Wine Wonderings – Ecclesiastes, in a bottle

“There is a time for everything, and a season for every activity under heaven:  a time to be born and a time to die, a time to plant and a time to uproot, a time to kill and a time to heal, a time to tear down and a time to build, a time to weep and a time to laugh, a time to mourn and a time to dance,  a time to scatter stones and a time to gather them, a time to embrace and a time to refrain, a time to search and a time to give up, a time to keep and a time to throw away, a time to tear and a time to mend, a time to be silent and a time to speak, a time to love and a time to hate, a time for war and a time for peace.”   Ecclesiastes 3:1-8

I look back over the years, and recall some of the best times I’ve known in my life, and relish each one of those moments.  Many of those memories were accompanied by wine, and just a handful had wine at the very center.

One of those times was nearly 20 years ago, when I took a trip to Southern California with my then boyfriend (who is now my husband), and after a few days with family, we opted for an afternoon exploring Southern California’s blossoming wine industry.  We made our way to one particular winery, and restaurant, where we enjoyed a fabulous tasting and delicious accompaniments.  Of course we came way with several bottles of our favorites from the afternoon, and after the journey back home put our cargo of vineyard gold into storage for a special occasion.  Days, months, and yes, years passed, and although we spoke fondly of that time on a regular basis, we couldn’t bring ourselves to actually open the bottles.  We thought that if the wine ended that somehow so would those memories.

I know, I know…how distorted can you get.

But I digress…

A week or so ago my husband was rummaging around in the basement, and when he came back upstairs he was holding an old, familiar bottle.  Yes, a bottle of memories from that long-ago trip.  He asked if we could open it, and with a slight hesitation, I agreed.  I held the bottle, with just a small lump in my throat, and held it up to the light.  I could see sediment floating around in the wine, and it was evident, even through the green glass, that dark, rich wine we tried all those years ago was now faded.  I set the bottle on the counter and put the corkscrew into the cork, but only half of the crumbly cork came out.  Even my ah-so was no match for it.  I pulled out a strainer, and then shoved the cork into the bottle with a butter knife – not exactly a professional thing to do, but oh well.  I poured the wine through the strainer and into a glass, but the liquid in the glass was faded, old and very tired looking.  A quick sniff of the glass yielded an aroma that was very off, and my head instinctively snapped back from the glass.
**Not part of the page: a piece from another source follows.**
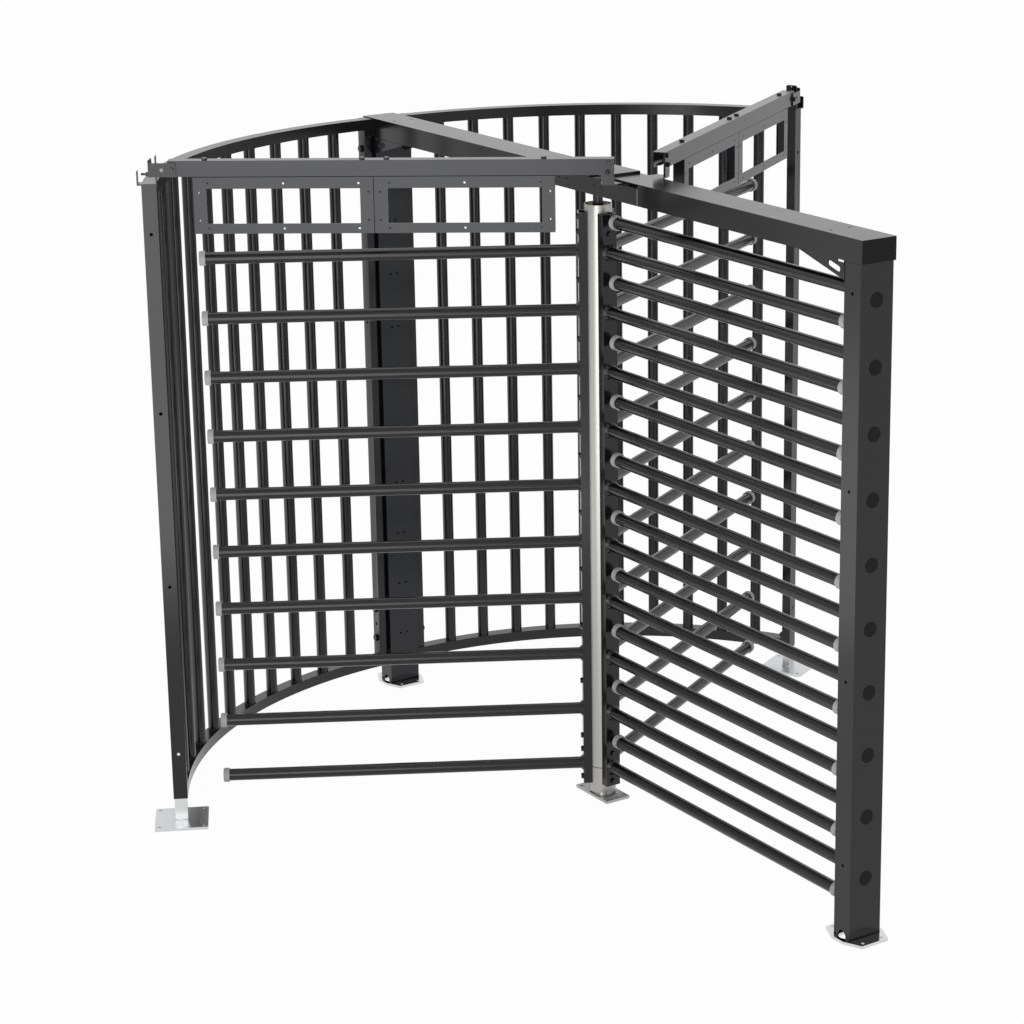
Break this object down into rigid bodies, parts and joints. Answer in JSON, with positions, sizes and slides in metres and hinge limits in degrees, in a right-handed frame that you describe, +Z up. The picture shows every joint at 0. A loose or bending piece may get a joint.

My heart sank a bit, but when I looked over at my husband, who was standing just a few feet away watching the whole scenario play out, he smiled at me and chuckled a little bit.  He told me that he was sure that “they make more” and that the wine they make now is probably even better than what we tried all those years ago.  He took my hand and we went downstairs and picked out another bottle for the evening, which was indeed a good choice.

After this experience I couldn’t help but think about the words of King Solomon in Ecclesiastes…there is a time for everything…under heaven.  In the world of wine, there is indeed “a time to keep and a time to throw away”.  I thought about how much life is like that wine.  We need to drink in the joy of life when the time is right, and stop putting it off until things are “perfect”.  Celebrate life, enjoy the moments, and drink in the perfect fruit of joy.  Like wine, we can hold onto life so tightly that we never allow ourselves to enjoy it.  And when a bad bottle happens, throw it away, let it go, and move on to new wine, and new joy.  So pop that cork my dear friends, and celebrate the joy that today brings.  I promise you won’t regret it.